Reading back over the problems you're discussing, I'm wondering if you're getting the level setting process right. When you do 'Check Levels' you should be adjusting your output volume on the HDMI output and the receiver to produce a reasonable volume from the speakers (if you're checking that with a sound level meter, it should be 75dB or whatever you're aiming for). The input level should be around -18dB as per the instructions - you shouldn't be trying to set it for -12dB or higher as you then have a tendency to get clipping when there are peaks in the room response at particular frequencies, which may be what you're experiencing?


----------



## JapanDave (Mar 29, 2010)

Samoth said:


> The knob circled in red on your image controls *output* gain (volume), if you're using the USBPre2 as the source of your audio. Dipswitch B5 swaps that knob with the larger one just to the right of it labelled 'Phones', giving you a more convenient knob to control output volume with.
> 
> I believe you've said that you're using HDMI out for your actual testing so it won't make any difference for that since output volume will be controlled by your HDMI output volume settings and whatever your receiver/amp is set to.
> 
> ...


I finally made a calibration of the sound card via the cabled option. I can't seem to make one with the loop feature. 

Also with my setup, both the knob circled in yellow and the volume on the receiver can change the levels. Is this normal?


----------



## Samoth (Oct 18, 2007)

JapanDave said:


> I finally made a calibration of the sound card via the cabled option. I can't seem to make one with the loop feature.
> 
> Also with my setup, both the knob circled in yellow and the volume on the receiver can change the levels. Is this normal?


Well it's good that you have a calibration via the loop, that suggests everything is working properly. How did it look, it should be very flat indeed?

The knob circled in yellow adjusts the amount of amplification applied to the signal received by the microphone, and thus for any particular volume out of the receiver will adjust the level seen by REW's input up and down. The receiver obviously affects the output volume, so again, you expect that to adjust the input seen by REW up and down as more or less sound is received by the microphone. Is that what you mean?

Later today I'll see if I can take some photographs of how things are set up on mine by way of comparison.


----------



## Samoth (Oct 18, 2007)

Right, as promised, here are some images of how my USBPre2 is connected and configured for REW.

Front panel:
 

Front panel detail - note how the input selectors are configured and the monitoring:


Inputs - Mic in from my measurement microphone into channel 1:
 

Outputs - Aux out to feed my receiver, and USB to my computer:


Hope that helps understand how I have it configured. Yours should be very similar except you won't need the output because you're doing that via HDMI as I understand it.

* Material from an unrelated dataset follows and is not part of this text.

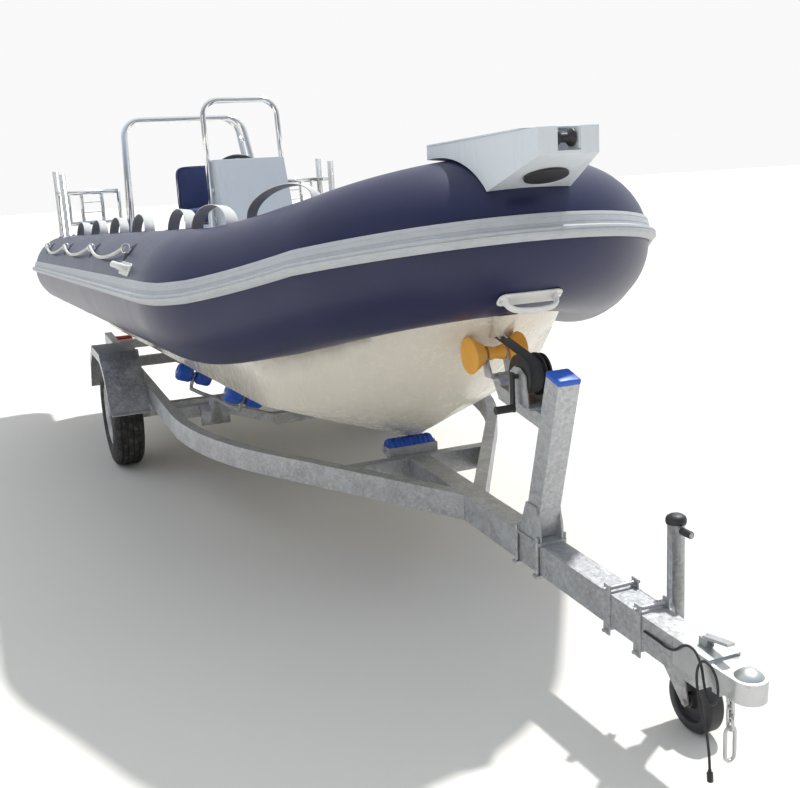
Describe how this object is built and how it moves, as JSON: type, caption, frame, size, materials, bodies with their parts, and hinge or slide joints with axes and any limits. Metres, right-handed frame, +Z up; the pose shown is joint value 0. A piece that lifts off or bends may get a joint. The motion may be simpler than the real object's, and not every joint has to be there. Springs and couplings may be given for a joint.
{
  "type": "inflatable rib boat on a road trailer",
  "caption": "Rigid-hulled inflatable boat with a navy tube collar, bow locker and console, parked on a galvanised road trailer with a winch, blue keel rollers and a jockey wheel.",
  "frame": {"origin": "middle of the bounding box in plan, on the ground the wheels stand on", "axes": "+X towards the bow and the trailer coupling, +Y to port, +Z up"},
  "size_m": [6.3606, 2.4126, 2.0829],
  "materials": {
    "navy_fabric": "satin",
    "grey_rubber": "satin",
    "cream_gelcoat": "gloss",
    "grey_gelcoat": "gloss",
    "black_plastic": "satin",
    "stainless": "polished",
    "navy_vinyl": "satin",
    "white_webbing": "woven",
    "white_plastic": "satin",
    "white_rope": "braided",
    "galvanised": "spangled",
    "zinc": "satin",
    "roller_blue": "satin",
    "roller_yellow": "satin",
    "black_webbing": "woven",
    "tyre_rubber": "matte",
    "cable": "satin",
    "lamp_red": "gloss"
  },
  "bodies": {
    "boat_and_trailer": {"hull": "cream_gelcoat", "deck": "grey_gelcoat", "collar": "navy_fabric", "rubbing_strake": "grey_rubber", "bow_locker": "grey_gelcoat", "vent_cover": "black_plastic", "stem_plate": "cream_gelcoat", "console": "grey_gelcoat", "console_hoop": "stainless", "seat_base": "grey_gelcoat", "seat_cushion": "navy_vinyl", "seat_backrest": "navy_vinyl", "stern_arch": "stainless", "stern_frame_port": "stainless", "stern_frame_starboard": "stainless", "grab_straps_port": "white_webbing", "grab_straps_starboard": "white_webbing", "carry_handles": "white_plastic", "lifeline_port": "white_rope", "lifeline_starboard": "white_rope", "lifeline_patches": "navy_fabric", "drawbar": "galvanised", "side_rail_port": "galvanised", "side_rail_starboard": "galvanised", "crossmembers": "galvanised", "axle": "galvanised", "fender_port": "galvanised", "fender_starboard": "galvanised", "roller_brackets": "galvanised", "cradle_port": "galvanised", "cradle_starboard": "galvanised", "cradle_rollers_port": "roller_blue", "cradle_rollers_starboard": "roller_blue", "winch_post": "galvanised", "winch_arm": "galvanised", "winch_drum": "black_plastic", "winch_strap": "black_webbing", "coupler": "zinc", "coupler_lever": "zinc", "jockey_clamp": "galvanised", "safety_chain": "zinc", "wiring_cord": "cable", "tail_lamps": "lamp_red"},
    "wheel_port": {"wheel_rim_port": "galvanised", "tyre_port": "tyre_rubber"},
    "wheel_starboard": {"wheel_rim_starboard": "galvanised", "tyre_starboard": "tyre_rubber"},
    "jockey_leg": {"jockey_leg": "galvanised"},
    "jockey_fork": {"jockey_fork": "galvanised"},
    "jockey_wheel": {"jockey_wheel": "black_plastic"},
    "steering_wheel": {"steering_wheel": "black_plastic"},
    "locker_lid": {"locker_lid": "grey_gelcoat"},
    "bow_roller": {"bow_roller": "roller_yellow"},
    "keel_roller_front": {"keel_roller_front": "roller_blue"},
    "keel_roller_mid": {"keel_roller_mid": "roller_blue"},
    "keel_roller_rear": {"keel_roller_rear": "roller_blue"},
    "anchor_roller": {"anchor_roller": "black_plastic"}
  },
  "joints": [
    {"name": "wheel_port_spin", "type": "hinge", "parent": "boat_and_trailer", "child": "wheel_port", "pos_m": [-1.10142, 0.91, 0.305], "axis": [0, 1, 0], "continuous": true},
    {"name": "wheel_starboard_spin", "type": "hinge", "parent": "boat_and_trailer", "child": "wheel_starboard", "pos_m": [-1.10142, -0.91, 0.305], "axis": [0, 1, 0], "continuous": true},
    {"name": "jockey_swing", "type": "hinge", "parent": "boat_and_trailer", "child": "jockey_leg", "pos_m": [2.67358, 0.1, 0.345], "axis": [0, 1, 0], "range_deg": [0, 90]},
    {"name": "jockey_caster", "type": "hinge", "parent": "jockey_leg", "child": "jockey_fork", "pos_m": [2.67358, 0.137, 0.2], "axis": [0, 0, 1], "continuous": true},
    {"name": "jockey_wheel_spin", "type": "hinge", "parent": "jockey_fork", "child": "jockey_wheel", "pos_m": [2.76858, 0.137, 0.095], "axis": [0, 1, 0], "continuous": true},
    {"name": "steering", "type": "hinge", "parent": "boat_and_trailer", "child": "steering_wheel", "pos_m": [-1.41326, 0, 1.5296], "axis": [-0.874, 0, 0.4859], "range_deg": [-540, 540]},
    {"name": "locker_lid_hinge", "type": "hinge", "parent": "boat_and_trailer", "child": "locker_lid", "pos_m": [1.82858, 0, 1.6855], "axis": [0, -1, 0], "range_deg": [0, 100]},
    {"name": "bow_roller_spin", "type": "hinge", "parent": "boat_and_trailer", "child": "bow_roller", "pos_m": [1.86558, 0, 0.987], "axis": [0, 1, 0], "continuous": true},
    {"name": "keel_roller_front_spin", "type": "hinge", "parent": "boat_and_trailer", "child": "keel_roller_front", "pos_m": [1.05858, 0, 0.46865], "axis": [0, 1, 0], "continuous": true},
    {"name": "keel_roller_mid_spin", "type": "hinge", "parent": "boat_and_trailer", "child": "keel_roller_mid", "pos_m": [-0.16142, 0, 0.4052], "axis": [0, 1, 0], "continuous": true},
    {"name": "keel_roller_rear_spin", "type": "hinge", "parent": "boat_and_trailer", "child": "keel_roller_rear", "pos_m": [-2.36142, 0, 0.3172], "axis": [0, 1, 0], "continuous": true},
    {"name": "anchor_roller_spin", "type": "hinge", "parent": "boat_and_trailer", "child": "anchor_roller", "pos_m": [2.32758, 0, 1.682], "axis": [0, 1, 0], "continuous": true}
  ]
}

Also, are you using the Sound Devices ASIO driver on windows or the native WDM? And have you got the latest firmware installed on the USBPre2?


----------



## JapanDave (Mar 29, 2010)

Hey 
That makes things a whole lot easier , thanks for the pics.
I am not using the USBPre asio driver, Should I? I am using ASIO4all at the moment.
And I am not sure if I have the latest firmware either????

Dave


----------